At least six other bills are pending in Congress that partly mirror the bill (S. 2696), that Moynihan introduced June 8 with bipartisan support. The most popular bill to date is a local phone-industry-deregulation measure sponsored by Reps. Billy Tauzin (R-La.) and John Dingell (D-Mich.).

Under Moynihan's bill, companies would be eligible for tax credits by deploying broadband technologies in defined poor and rural communities. The extent of the credits would depend on the speed of the service, with a maximum 20 percent credit granted to providers of 22 megabits per second downstream and 10 mbps upstream.

Moynihan's bill is intended to close the gap between Americans in wealthy cities and suburbs who obtain commercial broadband Internet service and the millions of Americans who are dependent on much slower dial-up services due to economic and geographic constraints.

"The first, regular sustained commercial telephone services were offered in 1876, but it took more than 90 years to make the service available to 90 percent of residences in the United States," Moynihan said in a prepared statement. "It would be deplorable if it takes even half as long to bring existing broadband technology to the same number of Americans."

To spur companies to act quickly, the bill would provide credits until 2005. Cable, phone, satellite and wireless companies would all be eligible for the tax breaks.
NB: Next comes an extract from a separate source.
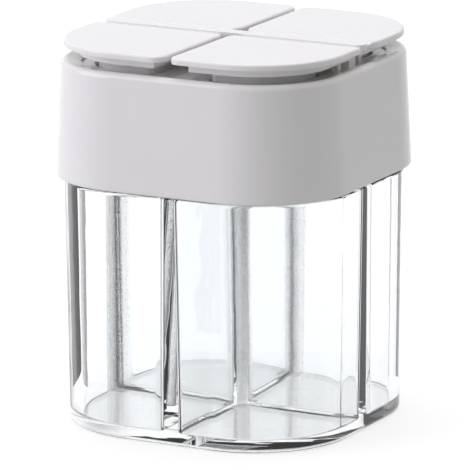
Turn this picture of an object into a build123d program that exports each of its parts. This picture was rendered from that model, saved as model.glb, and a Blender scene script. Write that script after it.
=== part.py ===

No price tag for the credits was detailed in the bill.

Moynihan, the ranking Democrat on the Senate Finance Committee, lined up a number of Senate Republicans as supporters, including Olympia Snowe (Maine), Sam Brownback (Kansas), Conrad Burns (Montana) and Pat Roberts (Kansas).

Moynihan's bill is similar to a bill (S. 2321) previously introduced by Snowe and Sen. Jay Rockefeller (D-W.Va.), which would target rural areas, but not urban areas, with broadband-tax credits of 10 percent and 20 percent, depending on the data-transmission speed.

Another bill (S. 2307), sponsored by Sen. Byron Dorgan (D-N.D.), would provide $3 billion in low-interest loans to broadband providers willing to serve cities and towns with 20,000 people or fewer.

The Tauzin-Dingell bill, which has more than 200 House co-sponsors, would not provide tax credits or loans. Instead, it aims to close the digital divide by allowing the four Baby Bell phone giants to transport Internet traffic long distance before they have opened their voice networks to competitors.